● **What to work on**
Without altering anything, output the material below.

[Structured object records]
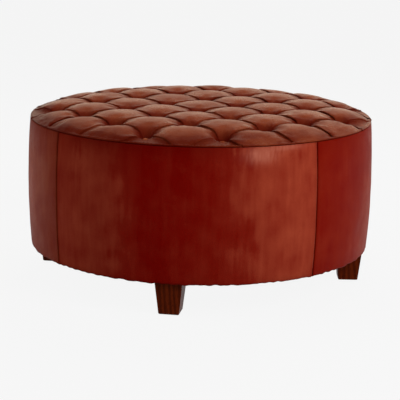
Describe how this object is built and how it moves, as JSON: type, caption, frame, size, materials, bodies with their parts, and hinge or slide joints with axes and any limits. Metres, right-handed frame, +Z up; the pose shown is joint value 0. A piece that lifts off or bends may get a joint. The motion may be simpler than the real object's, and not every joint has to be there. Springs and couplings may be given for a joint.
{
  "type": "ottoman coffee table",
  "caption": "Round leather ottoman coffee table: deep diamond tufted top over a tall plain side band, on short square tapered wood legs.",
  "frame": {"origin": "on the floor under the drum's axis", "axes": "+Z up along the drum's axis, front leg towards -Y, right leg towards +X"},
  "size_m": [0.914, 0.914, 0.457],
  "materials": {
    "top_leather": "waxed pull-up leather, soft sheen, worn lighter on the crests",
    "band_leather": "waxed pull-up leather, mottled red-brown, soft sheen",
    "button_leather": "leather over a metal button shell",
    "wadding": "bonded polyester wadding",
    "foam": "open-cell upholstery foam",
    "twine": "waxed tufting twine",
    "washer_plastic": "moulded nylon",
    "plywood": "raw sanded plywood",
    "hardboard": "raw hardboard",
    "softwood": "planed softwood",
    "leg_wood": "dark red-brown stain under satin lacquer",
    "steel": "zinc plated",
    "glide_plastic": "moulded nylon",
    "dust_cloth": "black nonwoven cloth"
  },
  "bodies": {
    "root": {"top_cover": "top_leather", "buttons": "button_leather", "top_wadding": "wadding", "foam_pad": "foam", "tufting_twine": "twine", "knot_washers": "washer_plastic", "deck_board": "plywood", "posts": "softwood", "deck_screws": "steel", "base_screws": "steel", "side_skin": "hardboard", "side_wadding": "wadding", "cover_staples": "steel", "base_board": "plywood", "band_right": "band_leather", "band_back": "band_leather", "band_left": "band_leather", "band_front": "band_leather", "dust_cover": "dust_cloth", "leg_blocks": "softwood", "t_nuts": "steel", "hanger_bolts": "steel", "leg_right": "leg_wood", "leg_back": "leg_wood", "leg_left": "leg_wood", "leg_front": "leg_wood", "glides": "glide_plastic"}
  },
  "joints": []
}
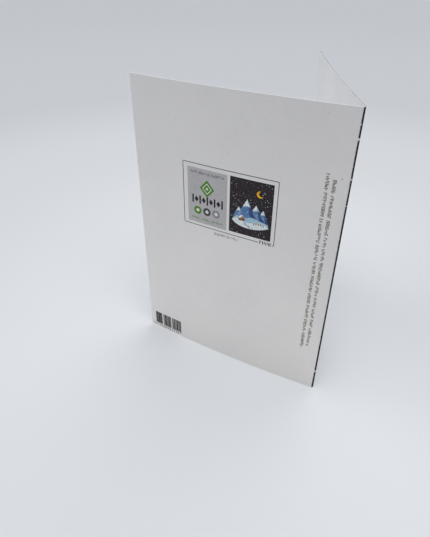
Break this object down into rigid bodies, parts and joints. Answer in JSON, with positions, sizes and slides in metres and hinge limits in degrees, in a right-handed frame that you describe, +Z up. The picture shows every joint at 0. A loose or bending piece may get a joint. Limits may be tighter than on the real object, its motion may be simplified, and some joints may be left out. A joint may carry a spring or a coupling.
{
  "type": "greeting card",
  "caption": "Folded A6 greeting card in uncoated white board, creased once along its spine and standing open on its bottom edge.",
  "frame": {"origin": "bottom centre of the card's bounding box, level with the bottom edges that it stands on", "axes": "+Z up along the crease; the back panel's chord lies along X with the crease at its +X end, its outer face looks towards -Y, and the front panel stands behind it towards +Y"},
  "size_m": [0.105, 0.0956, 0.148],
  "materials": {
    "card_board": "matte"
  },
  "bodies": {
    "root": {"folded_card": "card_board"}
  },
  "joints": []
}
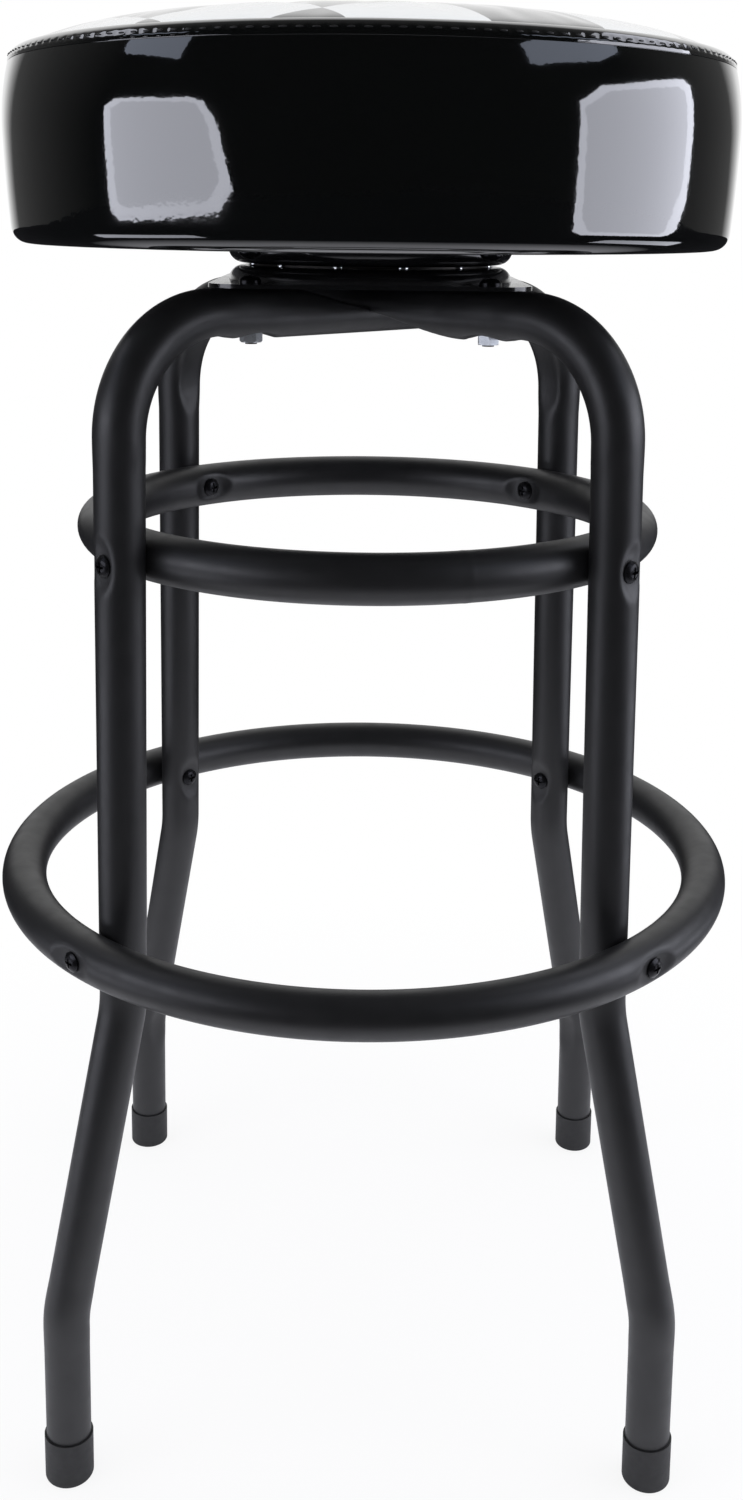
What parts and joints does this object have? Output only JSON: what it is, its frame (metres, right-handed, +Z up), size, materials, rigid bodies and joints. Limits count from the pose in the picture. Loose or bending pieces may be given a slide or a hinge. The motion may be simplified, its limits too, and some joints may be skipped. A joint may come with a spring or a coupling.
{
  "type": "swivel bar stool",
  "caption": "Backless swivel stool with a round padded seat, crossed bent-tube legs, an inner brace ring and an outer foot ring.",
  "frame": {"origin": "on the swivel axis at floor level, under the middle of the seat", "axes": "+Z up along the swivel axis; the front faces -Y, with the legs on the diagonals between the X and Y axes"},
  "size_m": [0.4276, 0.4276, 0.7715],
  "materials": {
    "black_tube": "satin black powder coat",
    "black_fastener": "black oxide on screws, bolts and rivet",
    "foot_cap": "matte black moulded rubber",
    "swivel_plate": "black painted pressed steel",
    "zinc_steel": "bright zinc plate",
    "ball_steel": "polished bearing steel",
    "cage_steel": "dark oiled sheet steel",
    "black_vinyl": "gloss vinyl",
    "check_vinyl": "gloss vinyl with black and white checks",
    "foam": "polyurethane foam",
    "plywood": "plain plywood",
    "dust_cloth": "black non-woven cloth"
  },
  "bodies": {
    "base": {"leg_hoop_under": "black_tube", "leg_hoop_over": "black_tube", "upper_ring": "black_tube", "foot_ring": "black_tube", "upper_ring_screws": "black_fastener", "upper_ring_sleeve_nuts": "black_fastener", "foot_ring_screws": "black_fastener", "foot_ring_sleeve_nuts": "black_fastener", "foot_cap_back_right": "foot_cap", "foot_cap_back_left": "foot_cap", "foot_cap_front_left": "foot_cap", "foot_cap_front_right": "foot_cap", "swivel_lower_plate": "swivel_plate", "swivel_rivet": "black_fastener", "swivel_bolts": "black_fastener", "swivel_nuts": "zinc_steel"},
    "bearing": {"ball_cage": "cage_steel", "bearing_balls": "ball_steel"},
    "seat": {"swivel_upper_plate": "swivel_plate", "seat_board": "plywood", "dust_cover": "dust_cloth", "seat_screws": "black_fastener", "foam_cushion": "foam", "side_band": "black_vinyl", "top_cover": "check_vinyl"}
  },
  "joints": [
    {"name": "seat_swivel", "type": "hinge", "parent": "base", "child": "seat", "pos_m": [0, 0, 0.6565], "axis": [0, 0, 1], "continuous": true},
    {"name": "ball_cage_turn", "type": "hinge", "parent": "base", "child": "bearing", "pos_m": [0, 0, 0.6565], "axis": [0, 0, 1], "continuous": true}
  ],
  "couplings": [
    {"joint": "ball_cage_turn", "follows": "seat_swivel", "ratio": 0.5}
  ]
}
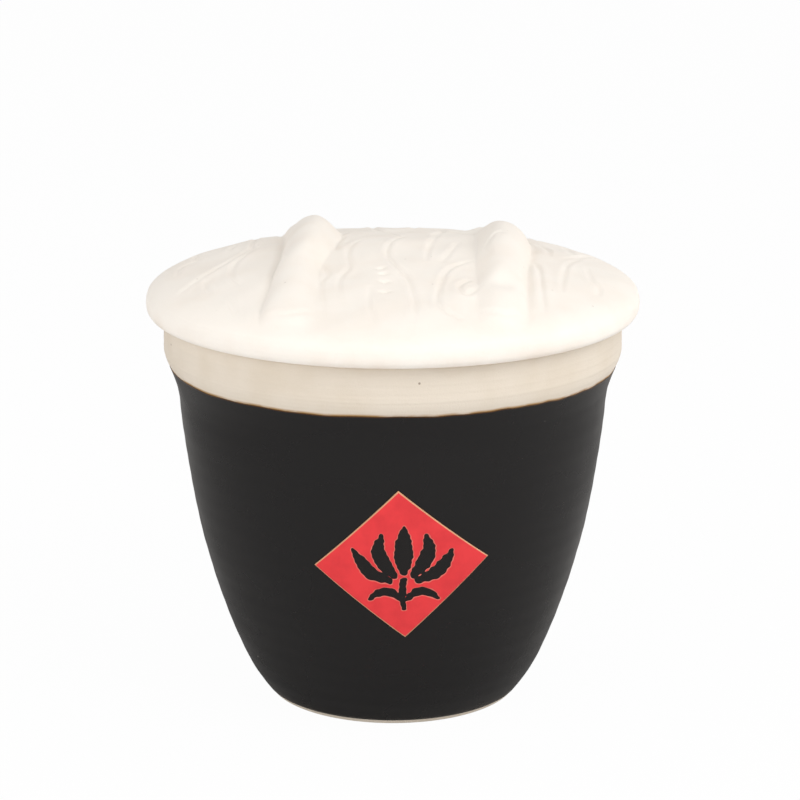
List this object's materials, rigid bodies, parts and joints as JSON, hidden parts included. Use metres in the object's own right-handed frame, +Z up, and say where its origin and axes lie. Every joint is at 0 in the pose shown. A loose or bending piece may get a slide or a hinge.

● **Task output**
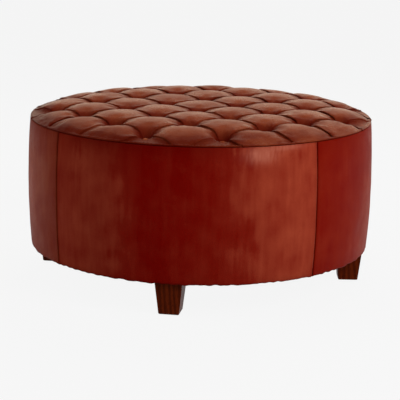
Describe how this object is built and how it moves, as JSON: type, caption, frame, size, materials, bodies with their parts, and hinge or slide joints with axes and any limits. Metres, right-handed frame, +Z up; the pose shown is joint value 0. A piece that lifts off or bends may get a joint. The motion may be simpler than the real object's, and not every joint has to be there. Springs and couplings may be given for a joint.
{
  "type": "ottoman coffee table",
  "caption": "Round leather ottoman coffee table: deep diamond tufted top over a tall plain side band, on short square tapered wood legs.",
  "frame": {"origin": "on the floor under the drum's axis", "axes": "+Z up along the drum's axis, front leg towards -Y, right leg towards +X"},
  "size_m": [0.914, 0.914, 0.457],
  "materials": {
    "top_leather": "waxed pull-up leather, soft sheen, worn lighter on the crests",
    "band_leather": "waxed pull-up leather, mottled red-brown, soft sheen",
    "button_leather": "leather over a metal button shell",
    "wadding": "bonded polyester wadding",
    "foam": "open-cell upholstery foam",
    "twine": "waxed tufting twine",
    "washer_plastic": "moulded nylon",
    "plywood": "raw sanded plywood",
    "hardboard": "raw hardboard",
    "softwood": "planed softwood",
    "leg_wood": "dark red-brown stain under satin lacquer",
    "steel": "zinc plated",
    "glide_plastic": "moulded nylon",
    "dust_cloth": "black nonwoven cloth"
  },
  "bodies": {
    "root": {"top_cover": "top_leather", "buttons": "button_leather", "top_wadding": "wadding", "foam_pad": "foam", "tufting_twine": "twine", "knot_washers": "washer_plastic", "deck_board": "plywood", "posts": "softwood", "deck_screws": "steel", "base_screws": "steel", "side_skin": "hardboard", "side_wadding": "wadding", "cover_staples": "steel", "base_board": "plywood", "band_right": "band_leather", "band_back": "band_leather", "band_left": "band_leather", "band_front": "band_leather", "dust_cover": "dust_cloth", "leg_blocks": "softwood", "t_nuts": "steel", "hanger_bolts": "steel", "leg_right": "leg_wood", "leg_back": "leg_wood", "leg_left": "leg_wood", "leg_front": "leg_wood", "glides": "glide_plastic"}
  },
  "joints": []
}
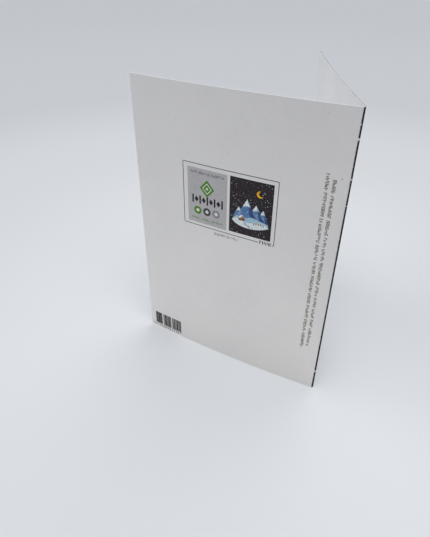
Break this object down into rigid bodies, parts and joints. Answer in JSON, with positions, sizes and slides in metres and hinge limits in degrees, in a right-handed frame that you describe, +Z up. The picture shows every joint at 0. A loose or bending piece may get a joint. Limits may be tighter than on the real object, its motion may be simplified, and some joints may be left out. A joint may carry a spring or a coupling.
{
  "type": "greeting card",
  "caption": "Folded A6 greeting card in uncoated white board, creased once along its spine and standing open on its bottom edge.",
  "frame": {"origin": "bottom centre of the card's bounding box, level with the bottom edges that it stands on", "axes": "+Z up along the crease; the back panel's chord lies along X with the crease at its +X end, its outer face looks towards -Y, and the front panel stands behind it towards +Y"},
  "size_m": [0.105, 0.0956, 0.148],
  "materials": {
    "card_board": "matte"
  },
  "bodies": {
    "root": {"folded_card": "card_board"}
  },
  "joints": []
}
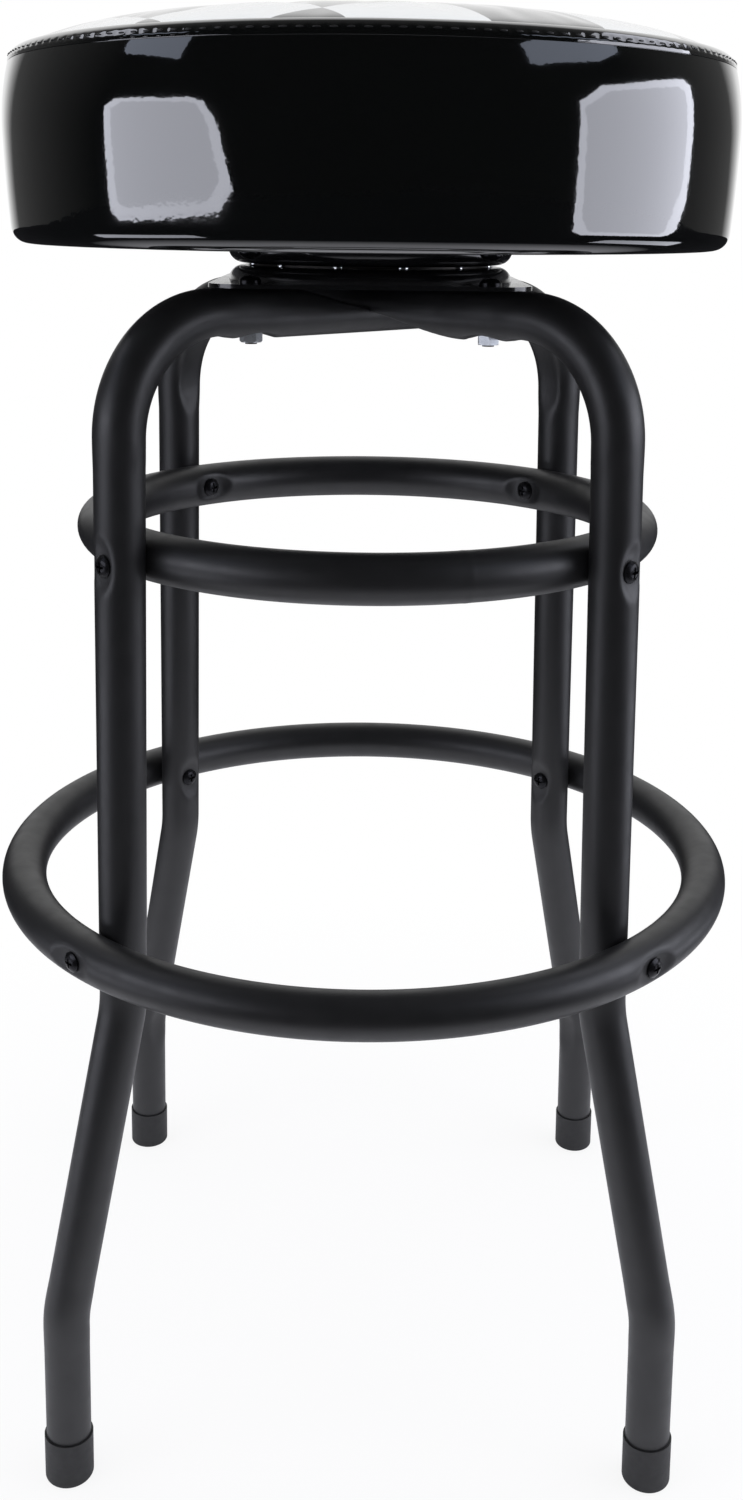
What parts and joints does this object have? Output only JSON: what it is, its frame (metres, right-handed, +Z up), size, materials, rigid bodies and joints. Limits count from the pose in the picture. Loose or bending pieces may be given a slide or a hinge. The motion may be simplified, its limits too, and some joints may be skipped. A joint may come with a spring or a coupling.
{
  "type": "swivel bar stool",
  "caption": "Backless swivel stool with a round padded seat, crossed bent-tube legs, an inner brace ring and an outer foot ring.",
  "frame": {"origin": "on the swivel axis at floor level, under the middle of the seat", "axes": "+Z up along the swivel axis; the front faces -Y, with the legs on the diagonals between the X and Y axes"},
  "size_m": [0.4276, 0.4276, 0.7715],
  "materials": {
    "black_tube": "satin black powder coat",
    "black_fastener": "black oxide on screws, bolts and rivet",
    "foot_cap": "matte black moulded rubber",
    "swivel_plate": "black painted pressed steel",
    "zinc_steel": "bright zinc plate",
    "ball_steel": "polished bearing steel",
    "cage_steel": "dark oiled sheet steel",
    "black_vinyl": "gloss vinyl",
    "check_vinyl": "gloss vinyl with black and white checks",
    "foam": "polyurethane foam",
    "plywood": "plain plywood",
    "dust_cloth": "black non-woven cloth"
  },
  "bodies": {
    "base": {"leg_hoop_under": "black_tube", "leg_hoop_over": "black_tube", "upper_ring": "black_tube", "foot_ring": "black_tube", "upper_ring_screws": "black_fastener", "upper_ring_sleeve_nuts": "black_fastener", "foot_ring_screws": "black_fastener", "foot_ring_sleeve_nuts": "black_fastener", "foot_cap_back_right": "foot_cap", "foot_cap_back_left": "foot_cap", "foot_cap_front_left": "foot_cap", "foot_cap_front_right": "foot_cap", "swivel_lower_plate": "swivel_plate", "swivel_rivet": "black_fastener", "swivel_bolts": "black_fastener", "swivel_nuts": "zinc_steel"},
    "bearing": {"ball_cage": "cage_steel", "bearing_balls": "ball_steel"},
    "seat": {"swivel_upper_plate": "swivel_plate", "seat_board": "plywood", "dust_cover": "dust_cloth", "seat_screws": "black_fastener", "foam_cushion": "foam", "side_band": "black_vinyl", "top_cover": "check_vinyl"}
  },
  "joints": [
    {"name": "seat_swivel", "type": "hinge", "parent": "base", "child": "seat", "pos_m": [0, 0, 0.6565], "axis": [0, 0, 1], "continuous": true},
    {"name": "ball_cage_turn", "type": "hinge", "parent": "base", "child": "bearing", "pos_m": [0, 0, 0.6565], "axis": [0, 0, 1], "continuous": true}
  ],
  "couplings": [
    {"joint": "ball_cage_turn", "follows": "seat_swivel", "ratio": 0.5}
  ]
}
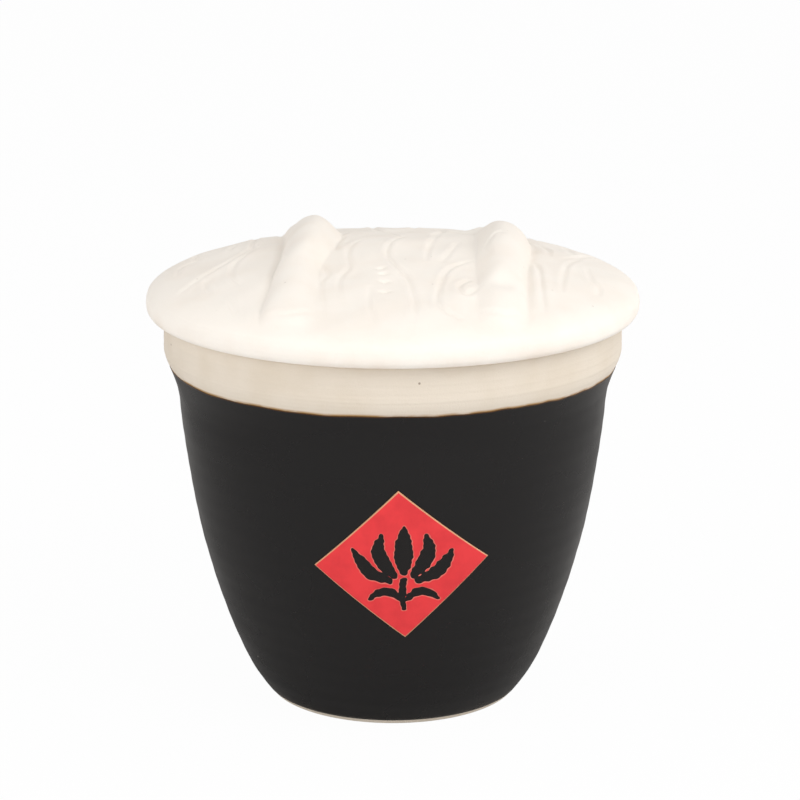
List this object's materials, rigid bodies, parts and joints as JSON, hidden parts included. Use metres in the object's own right-handed frame, +Z up, and say where its origin and axes lie. Every joint is at 0 in the pose shown. A loose or bending piece may get a slide or a hinge.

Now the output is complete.